How many credit cards should I have to maximize rewards without hurting my credit score?
Credit analysts and score researchers most commonly point to two to four cards as the range where reward optimization and credit score health coexist comfortably — assuming all balances are paid in full each month and no revolving debt is carried. A flat-rate 2% cashback card for general purchases paired with one category-specific card in a high-volume area (groceries, gas, or travel) typically captures 75%–80% of the value available from a five-card rotation. That approach involves at most two hard pulls over time, keeps utilization across accounts manageable, and avoids the average account age erosion that churning strategies accelerate.
Can I earn significant credit card rewards with just one card?
Absolutely. A single flat-rate 2% cashback card applied to $30,000 in annual household spending returns approximately $600 per year — without category tracking, rotating bonus windows, or multiple hard inquiries. Premium flat-rate cards with annual fees frequently push effective reward rates to 2.5%–3% on all purchases. The tradeoff is that category-specific cards can outperform flat-rate products in high-volume areas (grocery cards commonly offer 5%–6%), but only when spending volume in that category is high enough to justify an additional account, any applicable annual fee, and the hard inquiry required to open it. For many households, the math favors a single well-chosen card.
What is credit card churning and is it worth the risk to my credit score?
Churning is the practice of opening credit cards primarily to collect sign-up bonuses — typically worth $200–$1,000 or more in redeemable value — then downgrading or closing the account before the next annual fee posts. For cardholders with FICO scores above 750, zero revolving debt, and careful attention to application timing, churning can generate meaningful dollar value annually. For everyone else, the hard inquiry accumulation, the complexity of managing utilization across multiple accounts, and the average account age reduction make it a high-maintenance strategy whose credit score costs frequently exceed the incremental reward value extracted. Anyone who may need to qualify for a personal loan, auto financing, or mortgage within the next 12–18 months should factor that score impact carefully before proceeding.
How do AI credit tools help find the best rewards card without applying to multiple cards?
AI credit tools use soft pulls — credit inquiries that appear only on reports visible to the individual, not to lenders, and have zero effect on FICO scores — to assess a user's credit profile and match it against available card offers. As of June 4, 2026, platforms including NerdWallet, Credit Karma, and Experian's card marketplace can rank personalized recommendations by projected annual reward value based on actual spending distribution, all without triggering a hard inquiry.
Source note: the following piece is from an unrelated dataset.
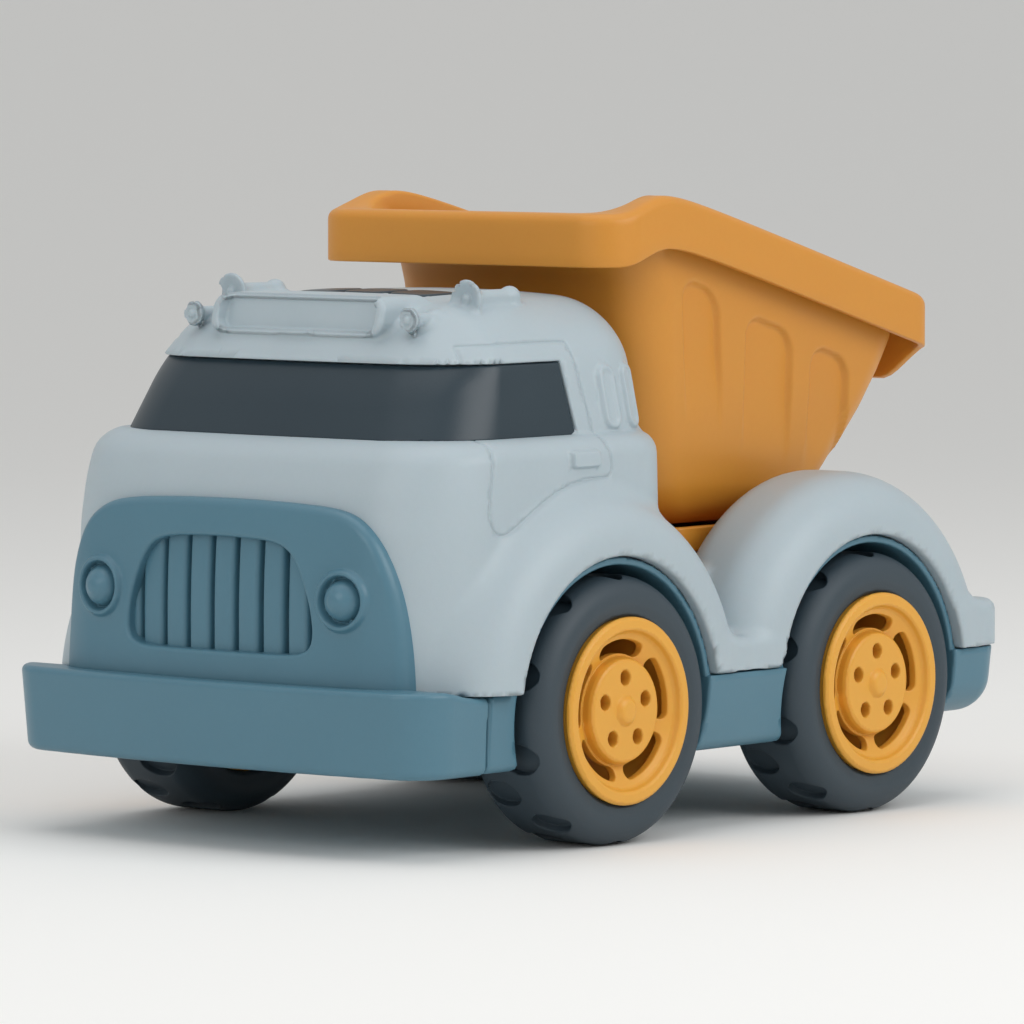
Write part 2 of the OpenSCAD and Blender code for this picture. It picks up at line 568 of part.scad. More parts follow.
module ring_solid(rings) {
    n = len(rings[0]);
    m = len(rings);
    polyhedron(points = [for (r = rings) for (p = r) p],
        faces = concat([[for (j = [0:n - 1]) j]], [[for (j = [n - 1:-1:0]) (m - 1) * n + j]],
            [for (i = [0:m - 2]) for (j = [0:n - 1]) for (h = [0, 1]) let (a = i * n + j, b = i * n + (j + 1) % n)
                h == 0 ? [a, a + n, b] : [b, a + n, b + n]]), convexity = 8);
}

module tipper_bed() color(mustard) in_frame() difference() {
    union() {
        ring_solid(bed_rings);
        // bosses for the foot's screws
        at_posts(foot_posts) translate([0, 0, foot_plate_z + 2.1]) cylinder(r = 4, h = wall_z0 - foot_plate_z - 1.6);
    }
    at_posts(foot_posts) translate([0, 0, foot_plate_z]) cylinder(r = pilot_r, h = wall_z0 + bed_wall - 0.8 - foot_plate_z);
}

// Frame under the bed, with a lug on each side for the hinge pin
module bed_foot() color(mustard) in_frame() difference() {
    union() {
        translate([0, 0, foot_z0]) linear_extrude(height = foot_h) difference() {
            round_plate(foot_x0, foot_x1, foot_y, 4, 4);
            round_plate(foot_x0 + bed_wall, foot_x1 - bed_wall, foot_y - bed_wall, 3, 3);
        }
        translate([foot_x0 + 1, -foot_y + 1, foot_plate_z]) cube([foot_x1 - foot_x0 - 2, 2 * foot_y - 2, 2]);
        both_sides() {
            translate([hinge_x, foot_y - 9, hinge_z]) along_y() cylinder(r = eye_r - 0.4, h = 4.9);
            translate([hinge_x, foot_y - 9, hinge_z - 2.4]) cube([foot_x0 - hinge_x + 3, 4.9, 4.8]);
        }
    }
    translate([hinge_x, -bay_y, hinge_z]) along_y() cylinder(r = pin_d / 2 + run_gap, h = bay_w);
    at_posts(foot_posts) translate([0, 0, foot_z0]) cylinder(r = screw_d / 2 + 0.15, h = 20);
}

module hinge_pin() color(steel) in_frame() translate([hinge_x, -foot_y - 0.3, hinge_z]) along_y() cylinder(r = pin_d / 2, h = 2 * foot_y + 0.6);

// ---------------------------------------------------------------- wheels

rim_out = tyre_w / 2 + 1.5;
hub_in = tyre_w / 2 - 0.5;
hub_bore = tyre_w / 2 - 4;
seat_r = rim_r - 0.6;
shoulder_r = min(6.5, 0.6 * (tyre_r - rim_r));

// Arc slot in the web, mid radius 16.75
module arc_slot() union() {
    difference() {
        intersection() {
            cylinder(r = 18.3, h = 40);
            linear_extrude(height = 40) polygon([[0, 0], [40 * cos(23), 40 * sin(23)], [60, 0], [40 * cos(23), -40 * sin(23)]]);
        }
        translate([0, 0, -1]) cylinder(r = 15.2, h = 42);
    }
    for (a = [-23, 23]) rotate([0, 0, a]) translate([16.75, 0, 0]) cylinder(r = 1.7, h = 40);
}

module wheel_centre() difference() {
    union() {
        rotate_extrude() polygon([[0, rim_out - 5.4], [seat_r - 2, rim_out - 5.4], [seat_r - 2, -hub_in], [seat_r, -hub_in],
            [seat_r, tyre_w / 2 - 0.6], [rim_r, tyre_w / 2 - 0.2], [rim_r, rim_out - 0.7], [rim_r - 0.7, rim_out], [rim_r - 3, rim_out], [rim_r - 3.7, rim_out - 0.6],
            [rim_r - 3.9, rim_out - 2.4], [rim_r - 4.6, rim_out - 3], [14.2, rim_out - 5.4 + rim_web], [14, rim_out - 5.2 + rim_web + 0.8], [13.4, rim_out - 1.8], [4.4, rim_out - 1.8],
            [3.9, rim_out - 1.2], [2.8, rim_out - 1.2], [2.5, rim_out - 0.5], [0, rim_out - 0.3]]);
        translate([0, 0, -hub_in]) cylinder(r = axle_d / 2 + 3.4, h = hub_in + rim_out - 5);
        for (a = [0:72:288]) rotate([0, 0, a + 54]) translate([0, -0.9, -hub_in + 3]) cube([seat_r - 1, 1.8, hub_in + rim_out - 8]);
    }
    translate([0, 0, -hub_in - 1]) cylinder(r = axle_d / 2 - press, h = hub_in + 1 + hub_bore);
    for (a = [0:72:288]) rotate([0, 0, a + 90]) {
        translate([8.8, 0, rim_out - 6]) cylinder(r = 2.07, h = 10);
        translate([0, 0, rim_out - 6]) arc_slot();
    }
}

module tyre_body() difference() {
    rotate_extrude() polygon(concat([[seat_r, -tyre_w / 2 + 1], [seat_r + 1, -tyre_w / 2]],
        arc([tyre_r - shoulder_r, -tyre_w / 2 + shoulder_r], shoulder_r, -90, 0, 7),
        arc([tyre_r - shoulder_r, tyre_w / 2 - shoulder_r], shoulder_r, 0, 90, 7),
        [[rim_r + min(2, 0.3 * (tyre_r - rim_r)), tyre_w / 2], [rim_r + 0.7, tyre_w / 2 - 0.8], [seat_r, tyre_w / 2 - 1.4]]));
    for (s = [-1, 1]) for (i = [0:notch_n - 1]) rotate([0, 0, 360 * (i + (s > 0 ? 0.5 : 0)) / notch_n])
        translate([tyre_r + 3.4 - notch_depth * 0.5, 0, s * (tyre_w / 2 - 0.6)]) rotate([0, s * 45, 0]) rotate([90, 0, 0]) cylinder(r = 5.2, h = 10, center = true, $fn = 36);
}

module place_wheel(x, side) in_frame() translate([x, side * track / 2, tyre_r]) rotate([-90 * side, 0, 0]) children();
module rim_front_left() color(rim_colour) place_wheel(xf, 1) wheel_centre();
module rim_front_right() color(rim_colour) place_wheel(xf, -1) wheel_centre();
module rim_rear_left() color(rim_colour) place_wheel(xr, 1) wheel_centre();
module rim_rear_right() color(rim_colour) place_wheel(xr, -1) wheel_centre();
module tyre_front_left() color(tyre_colour) place_wheel(xf, 1) tyre_body();
module tyre_front_right() color(tyre_colour) place_wheel(xf, -1) tyre_body();
module tyre_rear_left() color(tyre_colour) place_wheel(xr, 1) tyre_body();
module tyre_rear_right() color(tyre_colour) place_wheel(xr, -1) tyre_body();

axle_l = track + 2 * hub_bore - 1;
module axle(x) color(steel) in_frame() translate([x, -axle_l / 2, tyre_r]) along_y() union() {
    cylinder(r = axle_d / 2, h = axle_l);
}
module front_axle() axle(xf);
module rear_axle() axle(xr);

// ---------------------------------------------------------------- inserts and screws

module window_band() color(window_colour) in_frame() difference() {
    union() {
        intersection() { cab_form(0.5); window_zone(-0.3); }
        intersection() { cab_form(wall + 0.3); window_zone(2.2); }
    }
    cab_form(wall + 2);
    translate([cab_x0 - 10, -100, 0]) cube([42, 200, 200]);
}

module roof_lights() color(window_colour) in_frame() union() {
    for (y = [-16.5, 0, 16.5]) translate([cab_x0 + 43.4, y, cab_z - wall - 3]) linear_extrude(height = wall + 2.6)
        round_plate(0, 14.2, 6.8, 3.6, 3.6);
    translate([cab_x0 + 40, -26, cab_z - wall - 4.2]) cube([21, 52, 2]);
}

module body_screws() color(steel) in_frame() at_posts(body_posts) translate([0, 0, screw_z]) screw(seam_z - screw_z - 2);
module deck_screws() color(steel) in_frame() at_posts(deck_posts) translate([0, 0, screw_z]) screw(20);
module bed_screws() color(steel) in_frame() at_posts(foot_posts) translate([0, 0, foot_plate_z]) screw(wall_z0 + bed_wall - 1.4 - foot_plate_z);
module bumper_screws() color(steel) in_frame() at_posts(bumper_posts) translate([0, 0, bumper_screw_z]) rotate([0, 90, 0]) screw(10);

upper_body();
window_band();
roof_lights();
chassis_tub();
front_bumper();
grille_panel();
deck_plate();
tipper_bed();
bed_foot();
hinge_pin();
rim_front_left();
rim_front_right();
rim_rear_left();
rim_rear_right();
tyre_front_left();
tyre_front_right();
tyre_rear_left();
tyre_rear_right();
front_axle();
rear_axle();
body_screws();
deck_screws();
bed_screws();
bumper_screws();
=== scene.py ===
"""Looks of the push along dump truck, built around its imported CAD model.

Shapes are worked out in millimetres from the middle of the wheelbase, with X forward,
Y to the truck's left and Z up from the ground, and are then put in the CAD frame in metres.
A moulded piece is a distance field: negative inside, zero on its skin, positive outside.
In the fields, ya is the distance to either side of the truck's middle plane.
"""

import math

import bmesh
import bpy
import numpy as np
from mathutils import Matrix, Vector


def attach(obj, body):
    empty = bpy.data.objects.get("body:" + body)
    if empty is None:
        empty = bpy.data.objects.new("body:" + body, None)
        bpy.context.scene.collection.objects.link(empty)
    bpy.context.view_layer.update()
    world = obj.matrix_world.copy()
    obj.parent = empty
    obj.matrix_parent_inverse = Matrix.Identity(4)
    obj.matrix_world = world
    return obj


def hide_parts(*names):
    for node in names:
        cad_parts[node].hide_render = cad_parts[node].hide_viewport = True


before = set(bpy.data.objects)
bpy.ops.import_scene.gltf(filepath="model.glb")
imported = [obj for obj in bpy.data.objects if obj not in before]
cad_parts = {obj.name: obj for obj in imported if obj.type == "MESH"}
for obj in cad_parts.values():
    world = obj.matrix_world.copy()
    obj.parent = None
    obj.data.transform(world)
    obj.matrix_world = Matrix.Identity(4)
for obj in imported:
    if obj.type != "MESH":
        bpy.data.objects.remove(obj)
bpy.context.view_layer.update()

MM = 0.001
FAR = 1e9  # further than anything on the truck
NOSE_X, TAIL_X = 136.0, -123.0
X_SHIFT = 0.5 * (NOSE_X + TAIL_X)  # the CAD frame's origin is the middle of the length
AXLE_X = (55.0, -55.0)
WHEEL_RADIUS = 36.0
TRACK = 134.0
SEAM_Z = 43.0  # the upper body meets the chassis here
BODY_WELL, LINER_WELL = 41.0, 38.6  # openings round a wheel in the upper body and the chassis
HINGE_X, HINGE_Z = -75.0, 77.0  # axis of the bed's pin


# ---------------------------------------------------------------- distance fields


def soft_step(t):
    """0 below 0, 1 above 1, with a smooth rise between."""
    t = np.clip(t, 0.0, 1.0)
    return t * t * (3.0 - 2.0 * t)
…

This eliminates the primary score cost of comparison shopping and allows cardholders to identify the highest-value option — accounting for annual fees, reward rates, and sign-up bonus value — before committing to any application. These tools are also useful for anyone balancing debt management goals alongside reward optimization, since they surface cards with features like 0% APR introductory periods that can serve both objectives at once.
Disclaimer: This article is for informational and educational purposes only and does not constitute financial advice. Readers should consult a qualified financial professional before making credit, debt management, or personal loan decisions. Research based on publicly available sources current as of June 4, 2026.